Multi-agent Exploration with Sub-state Entropy Estimation

Jian Tao, Yangkun Chen, Yang Zhang, Kai Yang, Xiu Li

Published: 2024, Last Modified: 16 Dec 2024IJCNN 2024EveryoneRevisionsBibTeXCC BY-SA 4.0

Abstract: Researchers have integrated exploration techniques into multi-agent reinforcement learning (MARL) algorithms, drawing on their remarkable success in deep reinforcement learning. Nonetheless, exploration in MARL presents a more substantial challenge, as agents need to coordinate their efforts to achieve comprehensive state coverage. Reaching a unanimous agreement on which kinds of states warrant exploring can be a struggle for agents in this context.
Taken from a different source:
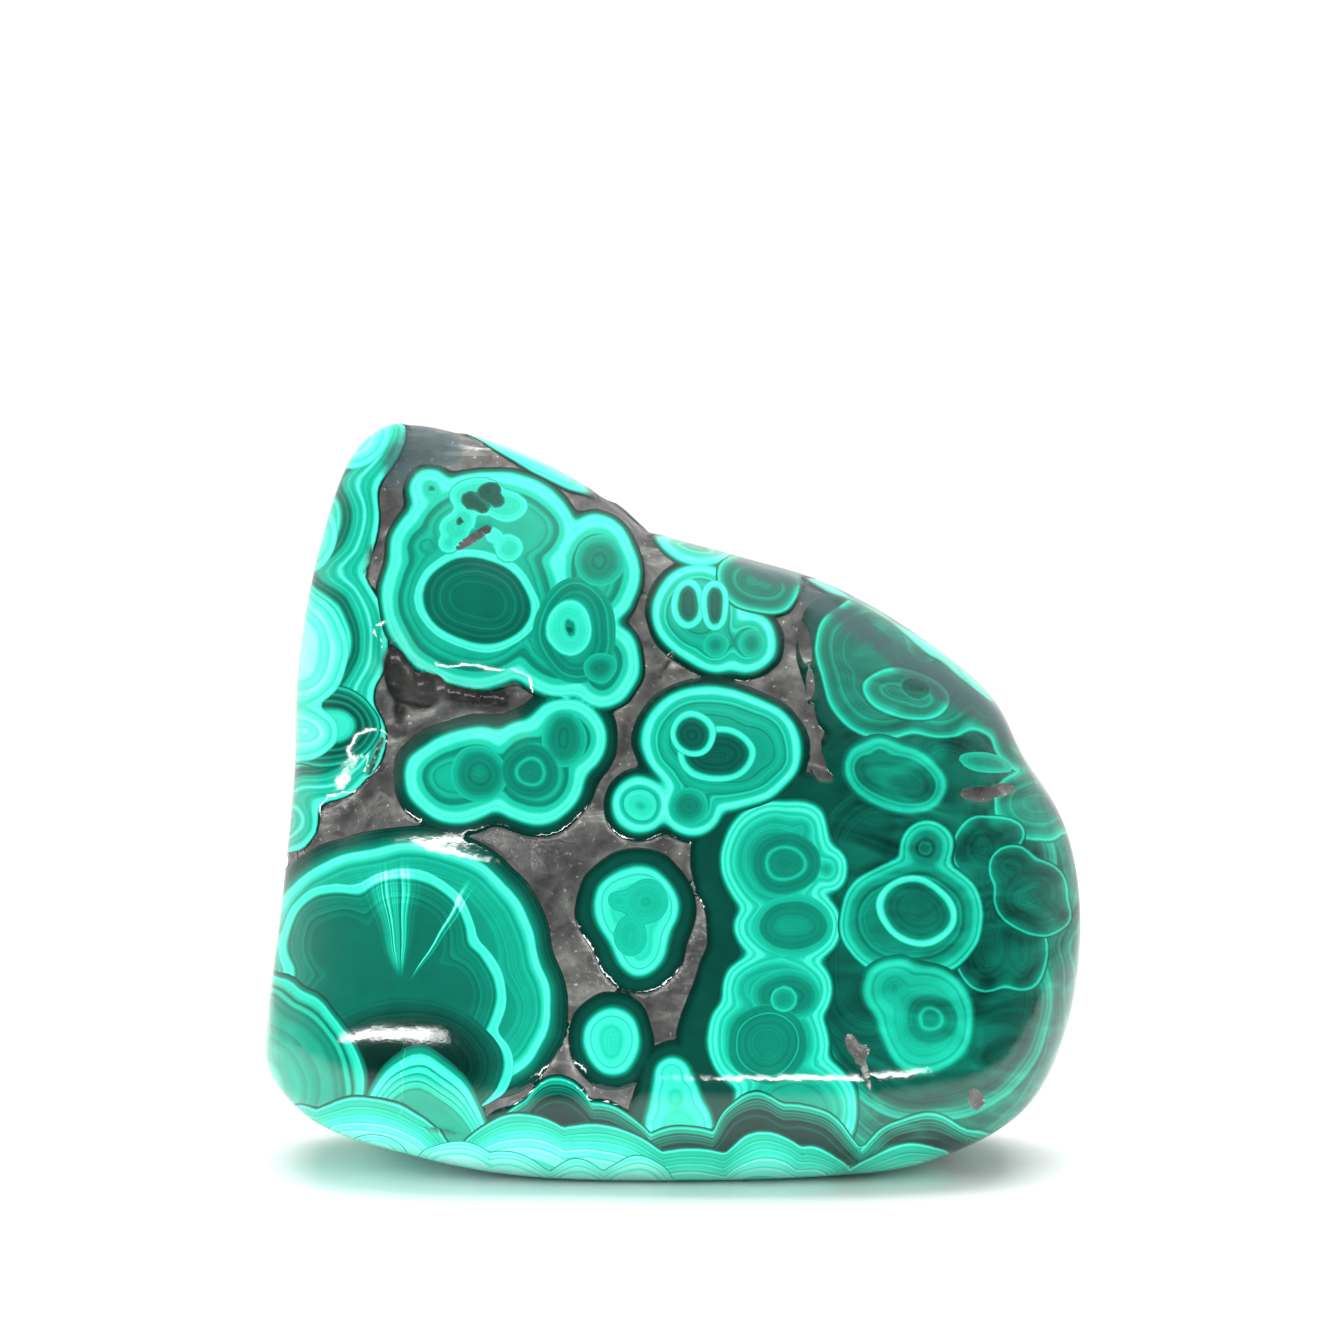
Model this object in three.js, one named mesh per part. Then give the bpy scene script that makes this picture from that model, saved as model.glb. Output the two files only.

We introduce Multi-agent Exploration based on Sub-state Entropy (MESE ) to address this limitation. This novel approach incentivizes agents to explore states cooperatively by directing them to achieve consensus via an extra team reward. Calculating the additional reward is based on the novelty of the current sub-state that merits cooperative exploration. MESE employs a conditioned entropy approach to select the sub-state, which uses particle-based entropy estimation to calculate the entropy and uses Random Network Distillation(RND) to calculate the team’s intrinsic reward. MESE is a plug-and-play module that can be seamlessly integrated into most existing MARL algorithms, which makes it a highly effective tool for reinforcement learning. Our experiments demonstrate that MESE can substantially improve the performance of MAPPO and QMIX on various tasks in the StarCraft multi-agent challenge (SMAC).